● Exercise aim
Output exactly the lines that run from the line containing "# Hangers and" through the line containing "bpy.context.scene.collection.objects.link(empty)", with both ends included.

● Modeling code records
========================================================================
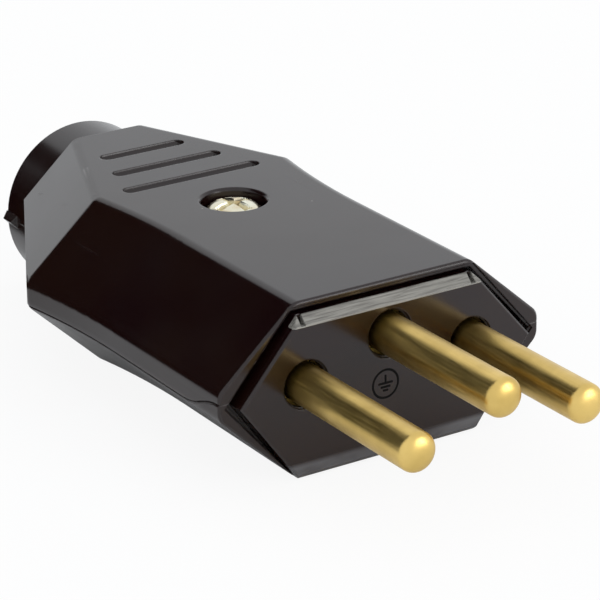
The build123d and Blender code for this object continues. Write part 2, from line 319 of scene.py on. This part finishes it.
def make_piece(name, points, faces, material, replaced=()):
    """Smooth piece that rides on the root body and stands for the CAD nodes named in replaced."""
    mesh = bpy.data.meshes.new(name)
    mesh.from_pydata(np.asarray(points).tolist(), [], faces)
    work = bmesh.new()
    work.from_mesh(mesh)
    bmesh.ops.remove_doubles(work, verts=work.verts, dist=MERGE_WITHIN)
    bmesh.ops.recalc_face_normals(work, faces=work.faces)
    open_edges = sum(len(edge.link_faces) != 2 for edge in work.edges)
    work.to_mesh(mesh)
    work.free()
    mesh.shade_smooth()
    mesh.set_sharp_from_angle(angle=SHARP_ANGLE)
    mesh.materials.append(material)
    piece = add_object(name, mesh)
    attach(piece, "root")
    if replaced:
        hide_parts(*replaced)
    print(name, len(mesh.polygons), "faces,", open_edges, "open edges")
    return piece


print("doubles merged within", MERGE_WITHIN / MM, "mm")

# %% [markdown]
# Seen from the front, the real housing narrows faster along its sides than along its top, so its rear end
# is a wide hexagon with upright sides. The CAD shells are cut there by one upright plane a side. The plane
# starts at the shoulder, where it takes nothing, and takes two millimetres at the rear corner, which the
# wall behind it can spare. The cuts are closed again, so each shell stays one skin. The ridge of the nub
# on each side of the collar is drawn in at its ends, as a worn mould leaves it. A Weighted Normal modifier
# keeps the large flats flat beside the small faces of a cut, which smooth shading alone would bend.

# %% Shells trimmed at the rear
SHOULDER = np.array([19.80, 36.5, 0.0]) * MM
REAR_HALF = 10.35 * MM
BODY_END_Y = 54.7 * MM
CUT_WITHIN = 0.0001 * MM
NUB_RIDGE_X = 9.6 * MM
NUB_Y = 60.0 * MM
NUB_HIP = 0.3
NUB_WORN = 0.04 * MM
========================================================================
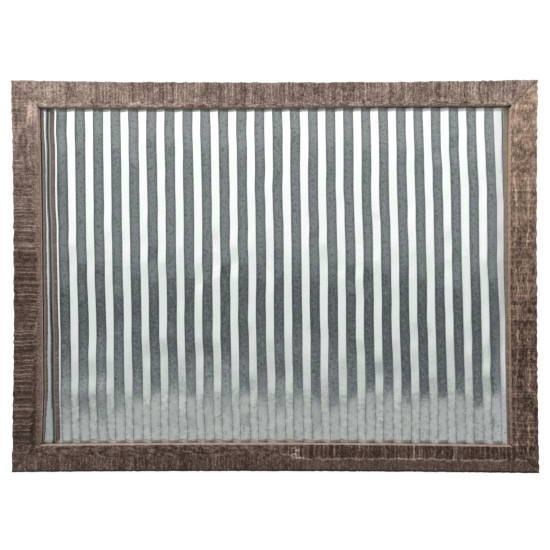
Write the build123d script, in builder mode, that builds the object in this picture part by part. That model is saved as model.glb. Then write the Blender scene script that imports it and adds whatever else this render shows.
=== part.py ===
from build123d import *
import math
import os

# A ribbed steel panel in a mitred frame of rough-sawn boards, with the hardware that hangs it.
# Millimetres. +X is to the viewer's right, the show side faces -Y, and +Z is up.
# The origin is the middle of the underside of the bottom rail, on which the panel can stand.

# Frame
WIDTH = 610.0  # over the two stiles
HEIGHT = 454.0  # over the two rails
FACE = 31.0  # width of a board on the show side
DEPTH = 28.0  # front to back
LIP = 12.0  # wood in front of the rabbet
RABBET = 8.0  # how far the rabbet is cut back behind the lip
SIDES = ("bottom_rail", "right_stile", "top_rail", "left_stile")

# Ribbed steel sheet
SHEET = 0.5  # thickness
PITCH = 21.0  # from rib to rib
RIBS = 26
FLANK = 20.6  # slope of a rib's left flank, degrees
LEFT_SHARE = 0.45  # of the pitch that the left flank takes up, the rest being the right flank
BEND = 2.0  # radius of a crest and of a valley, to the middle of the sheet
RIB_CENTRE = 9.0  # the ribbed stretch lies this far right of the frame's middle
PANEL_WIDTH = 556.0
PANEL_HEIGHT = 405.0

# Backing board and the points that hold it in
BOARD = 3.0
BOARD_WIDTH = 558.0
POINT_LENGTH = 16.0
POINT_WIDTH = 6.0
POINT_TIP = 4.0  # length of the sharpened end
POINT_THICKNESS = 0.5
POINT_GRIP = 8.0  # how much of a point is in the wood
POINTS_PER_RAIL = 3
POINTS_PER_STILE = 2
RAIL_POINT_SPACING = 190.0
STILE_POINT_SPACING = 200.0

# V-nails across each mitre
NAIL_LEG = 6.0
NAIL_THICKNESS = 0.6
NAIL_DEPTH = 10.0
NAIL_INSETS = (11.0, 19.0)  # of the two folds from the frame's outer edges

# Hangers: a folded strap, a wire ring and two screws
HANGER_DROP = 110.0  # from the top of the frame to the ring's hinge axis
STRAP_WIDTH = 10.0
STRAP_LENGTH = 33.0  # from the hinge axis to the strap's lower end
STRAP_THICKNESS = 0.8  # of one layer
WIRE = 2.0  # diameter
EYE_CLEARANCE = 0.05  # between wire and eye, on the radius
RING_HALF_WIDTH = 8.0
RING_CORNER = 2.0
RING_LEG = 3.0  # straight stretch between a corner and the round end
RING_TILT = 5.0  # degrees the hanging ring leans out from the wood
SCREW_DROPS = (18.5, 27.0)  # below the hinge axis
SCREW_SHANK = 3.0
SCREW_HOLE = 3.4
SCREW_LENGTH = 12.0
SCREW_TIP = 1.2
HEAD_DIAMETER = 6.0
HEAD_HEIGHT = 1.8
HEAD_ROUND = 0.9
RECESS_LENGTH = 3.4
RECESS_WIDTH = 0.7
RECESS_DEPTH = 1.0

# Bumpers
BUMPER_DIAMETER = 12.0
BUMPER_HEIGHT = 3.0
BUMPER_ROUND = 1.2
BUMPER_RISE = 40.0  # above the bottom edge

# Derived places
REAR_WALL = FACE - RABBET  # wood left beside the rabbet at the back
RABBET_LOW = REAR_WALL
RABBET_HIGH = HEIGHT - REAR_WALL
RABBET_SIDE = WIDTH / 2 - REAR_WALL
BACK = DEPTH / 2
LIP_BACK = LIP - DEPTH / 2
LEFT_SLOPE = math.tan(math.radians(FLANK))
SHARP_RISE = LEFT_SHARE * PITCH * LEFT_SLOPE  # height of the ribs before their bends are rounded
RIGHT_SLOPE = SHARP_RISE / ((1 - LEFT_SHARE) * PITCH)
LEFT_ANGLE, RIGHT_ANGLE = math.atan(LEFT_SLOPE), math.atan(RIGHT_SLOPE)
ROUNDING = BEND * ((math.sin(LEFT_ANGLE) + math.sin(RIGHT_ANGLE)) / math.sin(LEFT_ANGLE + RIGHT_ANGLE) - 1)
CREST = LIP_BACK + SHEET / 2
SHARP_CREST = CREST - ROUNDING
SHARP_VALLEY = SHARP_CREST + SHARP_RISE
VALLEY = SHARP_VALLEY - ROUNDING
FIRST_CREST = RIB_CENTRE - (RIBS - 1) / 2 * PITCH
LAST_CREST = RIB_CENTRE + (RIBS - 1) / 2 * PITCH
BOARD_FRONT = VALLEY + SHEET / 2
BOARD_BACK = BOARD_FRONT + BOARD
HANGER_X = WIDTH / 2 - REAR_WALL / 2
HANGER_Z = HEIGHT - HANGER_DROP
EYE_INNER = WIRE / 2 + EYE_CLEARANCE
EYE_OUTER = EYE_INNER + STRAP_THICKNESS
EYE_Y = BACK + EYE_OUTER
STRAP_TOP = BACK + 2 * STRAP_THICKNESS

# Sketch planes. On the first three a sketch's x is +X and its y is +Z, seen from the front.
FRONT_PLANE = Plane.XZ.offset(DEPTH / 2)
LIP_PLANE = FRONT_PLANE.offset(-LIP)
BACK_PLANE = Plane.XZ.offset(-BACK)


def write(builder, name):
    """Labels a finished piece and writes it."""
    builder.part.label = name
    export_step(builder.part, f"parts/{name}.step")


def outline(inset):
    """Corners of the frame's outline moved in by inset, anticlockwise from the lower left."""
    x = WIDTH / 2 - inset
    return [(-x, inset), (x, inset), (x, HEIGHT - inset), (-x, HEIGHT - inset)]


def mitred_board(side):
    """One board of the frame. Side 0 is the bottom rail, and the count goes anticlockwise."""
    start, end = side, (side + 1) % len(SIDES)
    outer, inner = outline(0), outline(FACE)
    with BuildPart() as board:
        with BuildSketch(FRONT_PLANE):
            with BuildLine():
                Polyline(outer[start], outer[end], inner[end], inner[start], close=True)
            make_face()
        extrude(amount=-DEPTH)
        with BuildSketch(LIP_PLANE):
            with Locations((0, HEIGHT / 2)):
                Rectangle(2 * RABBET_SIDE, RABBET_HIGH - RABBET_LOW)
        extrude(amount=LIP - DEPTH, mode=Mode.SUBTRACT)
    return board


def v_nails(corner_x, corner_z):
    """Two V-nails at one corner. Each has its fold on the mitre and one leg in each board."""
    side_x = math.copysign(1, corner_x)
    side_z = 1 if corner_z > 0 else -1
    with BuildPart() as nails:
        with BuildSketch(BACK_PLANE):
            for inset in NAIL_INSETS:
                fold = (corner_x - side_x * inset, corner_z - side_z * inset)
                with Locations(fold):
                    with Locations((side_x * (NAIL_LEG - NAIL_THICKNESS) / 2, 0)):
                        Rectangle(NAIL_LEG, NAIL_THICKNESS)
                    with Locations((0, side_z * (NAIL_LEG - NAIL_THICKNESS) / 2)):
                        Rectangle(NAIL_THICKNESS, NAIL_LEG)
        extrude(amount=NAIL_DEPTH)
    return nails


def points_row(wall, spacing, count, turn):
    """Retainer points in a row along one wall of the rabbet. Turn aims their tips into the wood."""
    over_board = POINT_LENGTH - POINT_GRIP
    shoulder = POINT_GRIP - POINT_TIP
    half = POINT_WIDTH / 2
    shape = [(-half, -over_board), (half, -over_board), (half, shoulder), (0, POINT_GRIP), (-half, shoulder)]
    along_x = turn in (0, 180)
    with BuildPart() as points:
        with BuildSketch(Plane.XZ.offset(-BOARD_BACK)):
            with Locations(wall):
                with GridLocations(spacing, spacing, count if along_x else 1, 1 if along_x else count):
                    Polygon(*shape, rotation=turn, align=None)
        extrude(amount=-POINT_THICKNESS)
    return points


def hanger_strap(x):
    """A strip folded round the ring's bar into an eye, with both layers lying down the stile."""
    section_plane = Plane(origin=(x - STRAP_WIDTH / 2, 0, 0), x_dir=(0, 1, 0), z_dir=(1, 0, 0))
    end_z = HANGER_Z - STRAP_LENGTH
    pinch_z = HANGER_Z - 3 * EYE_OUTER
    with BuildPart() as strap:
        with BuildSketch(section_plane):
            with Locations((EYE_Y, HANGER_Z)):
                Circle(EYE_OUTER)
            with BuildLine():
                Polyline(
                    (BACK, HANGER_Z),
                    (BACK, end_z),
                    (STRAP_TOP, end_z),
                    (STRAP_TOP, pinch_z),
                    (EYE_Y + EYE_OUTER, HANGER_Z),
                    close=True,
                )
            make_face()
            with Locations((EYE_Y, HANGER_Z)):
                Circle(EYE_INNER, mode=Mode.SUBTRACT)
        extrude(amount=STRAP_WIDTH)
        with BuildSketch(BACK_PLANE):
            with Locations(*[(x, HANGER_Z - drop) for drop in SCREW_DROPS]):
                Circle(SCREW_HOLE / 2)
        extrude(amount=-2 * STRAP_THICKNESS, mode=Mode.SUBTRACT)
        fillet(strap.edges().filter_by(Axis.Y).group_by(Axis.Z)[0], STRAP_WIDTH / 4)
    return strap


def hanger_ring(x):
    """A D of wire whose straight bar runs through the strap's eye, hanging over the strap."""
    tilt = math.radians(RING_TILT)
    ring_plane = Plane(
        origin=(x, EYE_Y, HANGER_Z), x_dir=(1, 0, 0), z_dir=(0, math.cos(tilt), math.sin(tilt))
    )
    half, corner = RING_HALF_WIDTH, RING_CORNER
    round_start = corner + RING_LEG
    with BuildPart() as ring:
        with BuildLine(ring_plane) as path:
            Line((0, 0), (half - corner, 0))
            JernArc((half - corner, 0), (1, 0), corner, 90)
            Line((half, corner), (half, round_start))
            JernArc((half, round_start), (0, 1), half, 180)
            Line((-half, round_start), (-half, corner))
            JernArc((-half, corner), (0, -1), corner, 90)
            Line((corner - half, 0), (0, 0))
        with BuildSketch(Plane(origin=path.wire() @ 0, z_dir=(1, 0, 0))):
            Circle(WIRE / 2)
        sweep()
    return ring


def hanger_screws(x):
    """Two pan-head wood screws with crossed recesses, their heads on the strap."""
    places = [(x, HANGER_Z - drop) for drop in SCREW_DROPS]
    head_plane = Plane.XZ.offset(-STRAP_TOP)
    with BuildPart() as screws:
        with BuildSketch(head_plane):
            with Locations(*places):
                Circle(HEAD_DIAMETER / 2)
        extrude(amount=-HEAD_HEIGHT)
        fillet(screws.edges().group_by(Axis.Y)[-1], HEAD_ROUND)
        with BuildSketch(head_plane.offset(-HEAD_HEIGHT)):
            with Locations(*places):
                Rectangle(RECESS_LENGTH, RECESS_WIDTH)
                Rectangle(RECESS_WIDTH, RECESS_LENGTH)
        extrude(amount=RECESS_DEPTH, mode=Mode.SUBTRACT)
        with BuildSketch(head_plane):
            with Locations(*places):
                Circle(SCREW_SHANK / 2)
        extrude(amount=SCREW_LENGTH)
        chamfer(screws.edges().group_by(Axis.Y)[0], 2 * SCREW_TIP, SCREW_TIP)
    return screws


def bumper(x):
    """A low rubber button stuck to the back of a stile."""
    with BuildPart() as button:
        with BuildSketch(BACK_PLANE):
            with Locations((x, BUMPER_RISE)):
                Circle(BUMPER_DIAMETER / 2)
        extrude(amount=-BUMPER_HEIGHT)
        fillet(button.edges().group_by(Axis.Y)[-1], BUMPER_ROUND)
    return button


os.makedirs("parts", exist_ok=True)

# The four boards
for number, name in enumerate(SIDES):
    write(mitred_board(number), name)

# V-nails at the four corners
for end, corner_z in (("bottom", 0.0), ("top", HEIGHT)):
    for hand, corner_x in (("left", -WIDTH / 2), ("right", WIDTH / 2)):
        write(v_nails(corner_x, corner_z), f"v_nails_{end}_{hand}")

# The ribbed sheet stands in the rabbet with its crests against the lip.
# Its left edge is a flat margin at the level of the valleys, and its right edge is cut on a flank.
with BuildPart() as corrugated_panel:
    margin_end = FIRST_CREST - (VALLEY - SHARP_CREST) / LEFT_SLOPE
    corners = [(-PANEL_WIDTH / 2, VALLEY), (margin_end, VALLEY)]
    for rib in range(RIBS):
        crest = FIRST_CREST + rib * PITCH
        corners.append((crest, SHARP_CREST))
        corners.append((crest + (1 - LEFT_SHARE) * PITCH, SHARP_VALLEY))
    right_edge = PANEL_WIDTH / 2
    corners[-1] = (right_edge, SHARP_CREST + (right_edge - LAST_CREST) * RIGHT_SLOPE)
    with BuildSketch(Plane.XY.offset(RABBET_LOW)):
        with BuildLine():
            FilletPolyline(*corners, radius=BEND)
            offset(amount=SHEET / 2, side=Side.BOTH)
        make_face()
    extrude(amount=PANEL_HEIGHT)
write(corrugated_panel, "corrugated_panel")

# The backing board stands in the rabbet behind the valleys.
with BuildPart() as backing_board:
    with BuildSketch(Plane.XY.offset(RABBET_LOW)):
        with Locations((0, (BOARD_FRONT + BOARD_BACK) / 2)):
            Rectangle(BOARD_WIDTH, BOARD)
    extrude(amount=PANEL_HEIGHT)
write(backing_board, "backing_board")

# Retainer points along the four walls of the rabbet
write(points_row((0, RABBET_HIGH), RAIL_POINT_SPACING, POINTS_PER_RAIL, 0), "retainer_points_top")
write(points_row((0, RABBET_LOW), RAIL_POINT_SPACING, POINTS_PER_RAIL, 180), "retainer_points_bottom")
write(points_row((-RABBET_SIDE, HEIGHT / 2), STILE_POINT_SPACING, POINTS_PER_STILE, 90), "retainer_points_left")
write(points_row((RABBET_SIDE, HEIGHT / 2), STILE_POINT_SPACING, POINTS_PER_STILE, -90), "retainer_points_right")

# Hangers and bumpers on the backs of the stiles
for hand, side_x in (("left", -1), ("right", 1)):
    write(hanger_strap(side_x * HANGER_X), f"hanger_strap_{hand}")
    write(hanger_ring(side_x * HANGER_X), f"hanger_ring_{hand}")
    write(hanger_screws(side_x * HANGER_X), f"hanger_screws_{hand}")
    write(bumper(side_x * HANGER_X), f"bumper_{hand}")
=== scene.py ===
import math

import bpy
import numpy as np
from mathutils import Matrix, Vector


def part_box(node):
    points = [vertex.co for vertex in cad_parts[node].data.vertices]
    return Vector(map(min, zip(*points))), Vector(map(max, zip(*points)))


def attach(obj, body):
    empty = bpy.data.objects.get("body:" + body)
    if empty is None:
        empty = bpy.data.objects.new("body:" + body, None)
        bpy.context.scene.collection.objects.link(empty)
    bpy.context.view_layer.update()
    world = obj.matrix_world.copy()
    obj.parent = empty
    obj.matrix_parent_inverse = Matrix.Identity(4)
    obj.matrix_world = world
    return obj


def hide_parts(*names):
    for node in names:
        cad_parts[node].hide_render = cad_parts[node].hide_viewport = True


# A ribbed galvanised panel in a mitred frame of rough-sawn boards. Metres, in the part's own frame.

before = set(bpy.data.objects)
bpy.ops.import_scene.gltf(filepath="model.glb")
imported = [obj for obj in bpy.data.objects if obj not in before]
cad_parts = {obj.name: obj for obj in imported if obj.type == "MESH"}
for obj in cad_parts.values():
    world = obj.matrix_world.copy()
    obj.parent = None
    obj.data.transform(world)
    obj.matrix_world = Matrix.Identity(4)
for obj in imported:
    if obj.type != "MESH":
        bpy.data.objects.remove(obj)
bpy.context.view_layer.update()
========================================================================
● Task response
# Hangers and bumpers on the backs of the stiles
for hand, side_x in (("left", -1), ("right", 1)):
    write(hanger_strap(side_x * HANGER_X), f"hanger_strap_{hand}")
    write(hanger_ring(side_x * HANGER_X), f"hanger_ring_{hand}")
    write(hanger_screws(side_x * HANGER_X), f"hanger_screws_{hand}")
    write(bumper(side_x * HANGER_X), f"bumper_{hand}")
=== scene.py ===
import math

import bpy
import numpy as np
from mathutils import Matrix, Vector


def part_box(node):
    points = [vertex.co for vertex in cad_parts[node].data.vertices]
    return Vector(map(min, zip(*points))), Vector(map(max, zip(*points)))


def attach(obj, body):
    empty = bpy.data.objects.get("body:" + body)
    if empty is None:
        empty = bpy.data.objects.new("body:" + body, None)
        bpy.context.scene.collection.objects.link(empty)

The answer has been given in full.